At the beginning of the episode, receiver Corey Coleman was shown dropping passes and making mistakes, and he eventually went to a surprised Jackson in his office and asked why he was on the second team.

“If you don’t want want me to play, why don’t y’all just trade me?” Coleman, a former first-round pick, asked.

Coleman was traded to the Buffalo Bills for a 2020 seventh-round pick, the equivalent of an NFL team giving a player away.

The most tense moments of the second episode probably came when general manager John Dorsey and Jackson confronted rookie Callaway about being cited for marijuana possession. Callaway told Dorsey and Jackson what happened and said the “roach” in his car wasn’t his. He didn’t tell the team about the citation immediately after it happened, and given his long pre-draft history of red flags, that didn’t sit well.

“This isn’t college football. This is the National Football League,” Dorsey said. “And just to put it out there plainly, you’re under the microscope. They want to see you f— up. You have to prove to them f—ers, I’m a man. I’ve learned from my past, I’ve learned from my mistakes and we’re moving forward.”

Jackson told Callaway: “You know your history. You can’t take a chance. You can’t put yourself in that situation, and you can’t put us in that situation. Listen, you’ve got talent, but talent isn’t everything I’m looking for. I want you to become a man, responsible and accountable to John and me, this organization and your teammates. Or else I wouldn’t keep you on the team. I’m just being very honest with you.”

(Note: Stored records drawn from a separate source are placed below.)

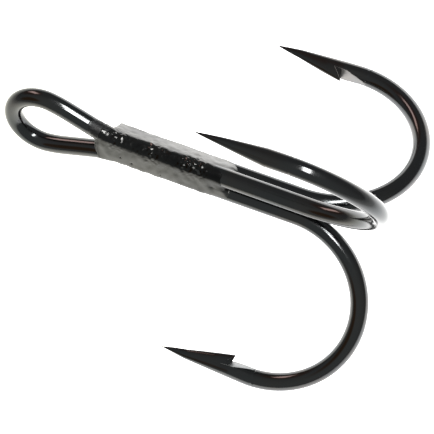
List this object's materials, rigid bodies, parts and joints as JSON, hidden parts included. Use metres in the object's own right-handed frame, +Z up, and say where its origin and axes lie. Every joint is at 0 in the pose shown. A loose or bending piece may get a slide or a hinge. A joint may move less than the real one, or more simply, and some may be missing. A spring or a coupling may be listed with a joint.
{
  "type": "treble fishing hook",
  "caption": "Treble hook: a double hook with a teardrop eye and a single hook, brazed shank to shank, with round bends and barbed points.",
  "frame": {"origin": "centre of the hook's box on the surface that it lies on", "axes": "+Z up with one hook upright, +X along the shank from the eye towards the bends"},
  "size_m": [0.0328, 0.0274, 0.0241],
  "materials": {
    "plated_wire": "bright black nickel on high-carbon steel wire",
    "plated_braze": "satin to rough, thinly plated braze alloy"
  },
  "bodies": {
    "root": {"double_hook_wire": "plated_wire", "single_hook_wire": "plated_wire", "braze": "plated_braze"}
  },
  "joints": []
}
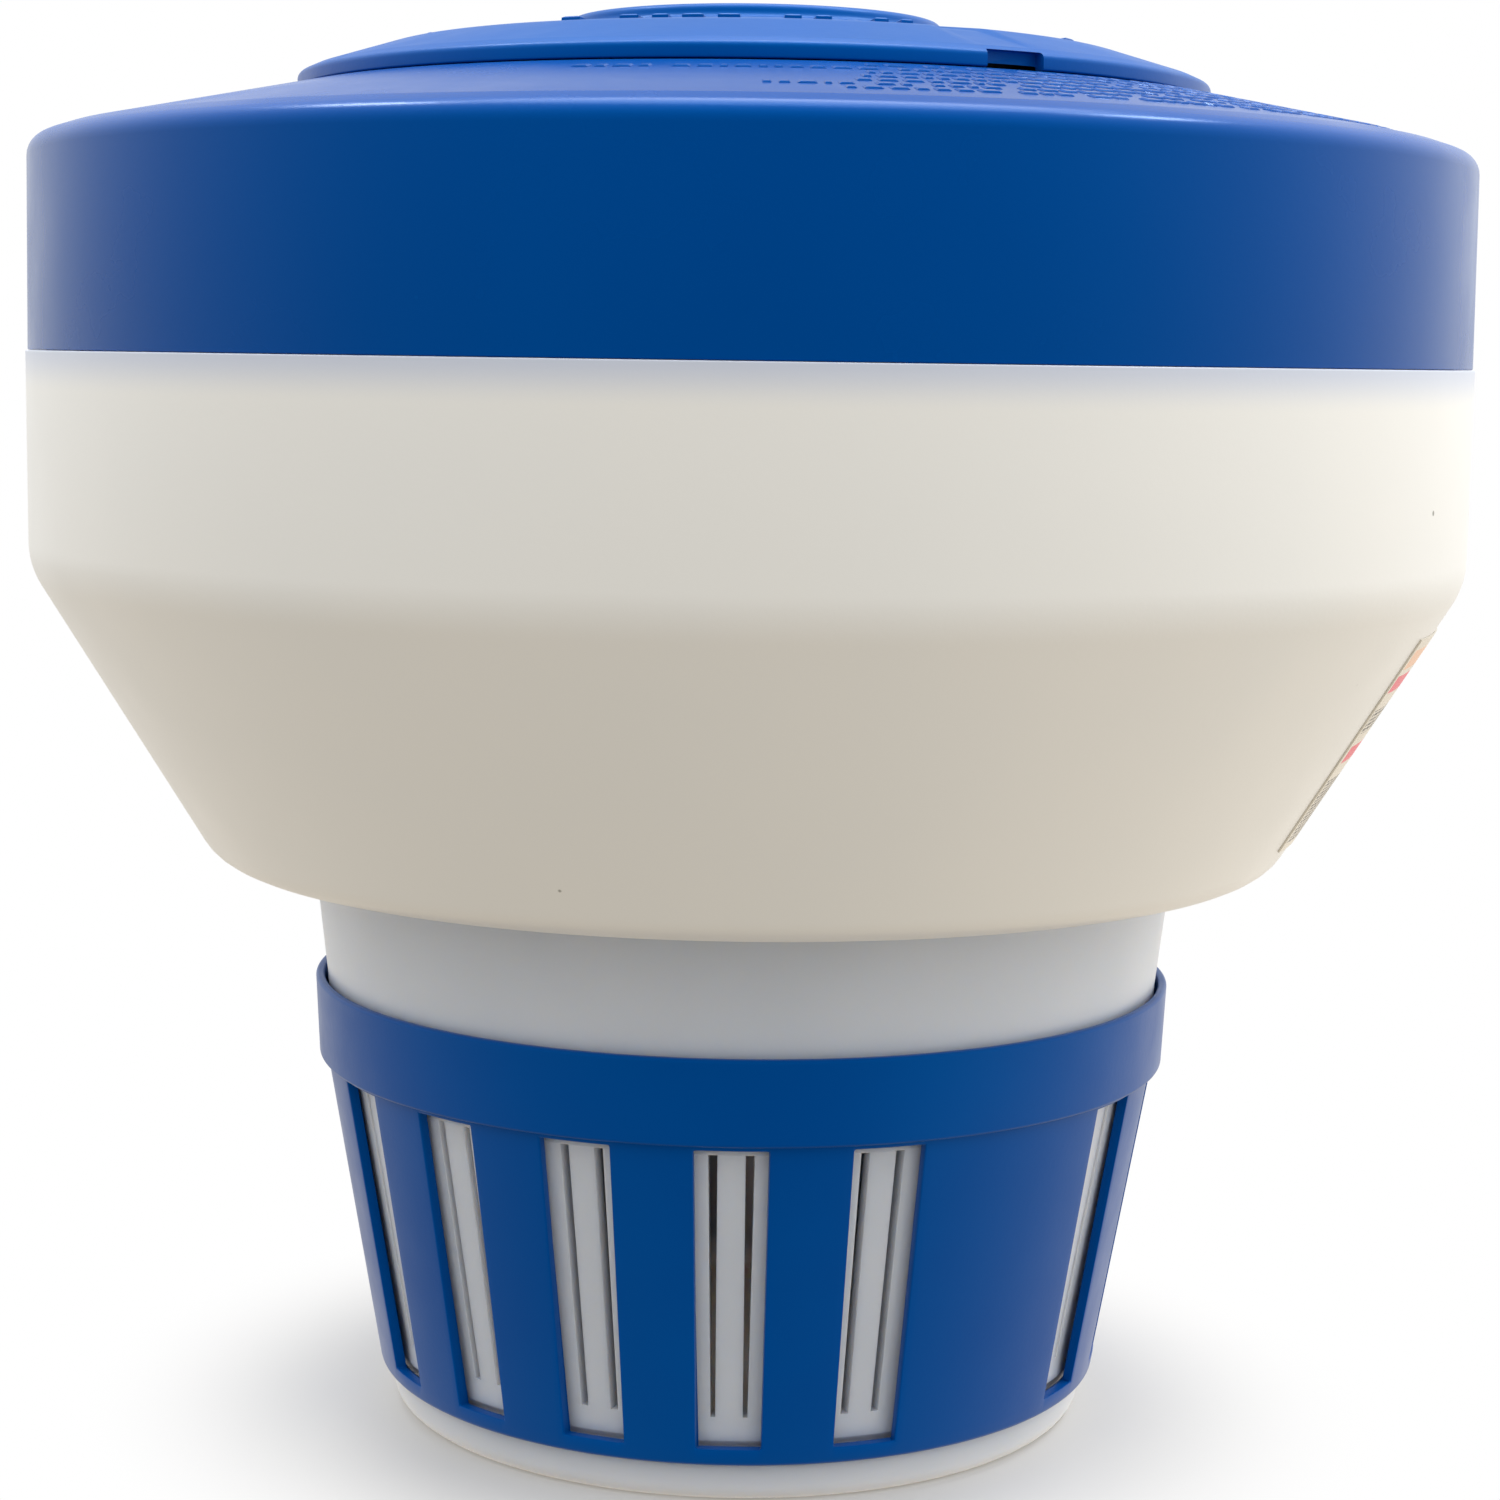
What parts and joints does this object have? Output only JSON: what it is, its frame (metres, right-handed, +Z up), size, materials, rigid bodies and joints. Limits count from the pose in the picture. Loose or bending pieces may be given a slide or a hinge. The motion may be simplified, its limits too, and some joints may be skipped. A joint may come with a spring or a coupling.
{
  "type": "floating chlorine dispenser",
  "caption": "Round floating pool chlorine dispenser: blue domed lid and cover over a white conical float, with a tapered tablet canister inside a windowed flow ring below.",
  "frame": {"origin": "centre of the canister's flat underside, which is the lowest face", "axes": "+Z up along the axis that every piece is turned about, -Y towards the front of the flow ring, +X towards the label"},
  "size_m": [0.2006, 0.2002, 0.1953],
  "materials": {
    "float_shell": "satin moulded polypropylene, warm white",
    "top_cover": "semi-gloss moulded plastic, blue",
    "lid": "semi-gloss moulded plastic, blue",
    "lid_gasket": "matt rubber",
    "canister": "satin moulded polypropylene, cool white, slightly translucent",
    "canister_seal": "matt rubber",
    "flow_ring": "semi-gloss moulded plastic, blue",
    "label": "printed film"
  },
  "bodies": {
    "housing": {"float_shell": "float_shell", "top_cover": "top_cover", "canister": "canister", "canister_seal": "canister_seal", "label": "label"},
    "flow_ring": {"flow_ring": "flow_ring"},
    "lid_gasket": {"lid_gasket": "lid_gasket"},
    "lid": {"lid": "lid"}
  },
  "joints": [
    {"name": "flow_adjust", "type": "hinge", "parent": "housing", "child": "flow_ring", "pos_m": [0, 0, 0.03], "axis": [0, 0, 1], "range_deg": [0, 10]},
    {"name": "lid_lift", "type": "slide", "parent": "housing", "child": "lid_gasket", "axis": [0, 0, 1], "range_m": [0, 0.0721]},
    {"name": "lid_turn", "type": "hinge", "parent": "lid_gasket", "child": "lid", "pos_m": [0, 0, 0.184], "axis": [0, 0, 1], "range_deg": [0, 360]}
  ],
  "couplings": [
    {"joint": "lid_lift", "follows": "lid_turn", "m_per_rad": 0.011459}
  ]
}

The next scene was Jackson bringing up Callaway to apologize in a team meeting. Near the end of the episode, during the Browns’ first preseason game, offensive coordinator Todd Haley was shown asking Landry to take Callaway under his wing and mentor him.

Browns trying to change their losing ways

There was the weird situation of the Browns coaches making Callaway play the whole first preseason game as a punishment, which was depicted on the show. Williams screamed at his defensive players on the sideline and at halftime about effort.

None of this is necessarily unique to the Browns. Coaches everywhere yell about effort, especially in the dog days of training camp when everyone is sick of hitting each other. Callaway is far from the first player to get in trouble off the field and have to own up to it to the team.

But it seems different with the Browns. Maybe It just seems different given their recent putrid history. But it’s clear that the “Hard Knocks” production team felt the inner workings of Browns coaches and certain players trying to change the Browns’ mindset was a much bigger deal than in other seasons, when lighthearted feel-good stories have been the focus.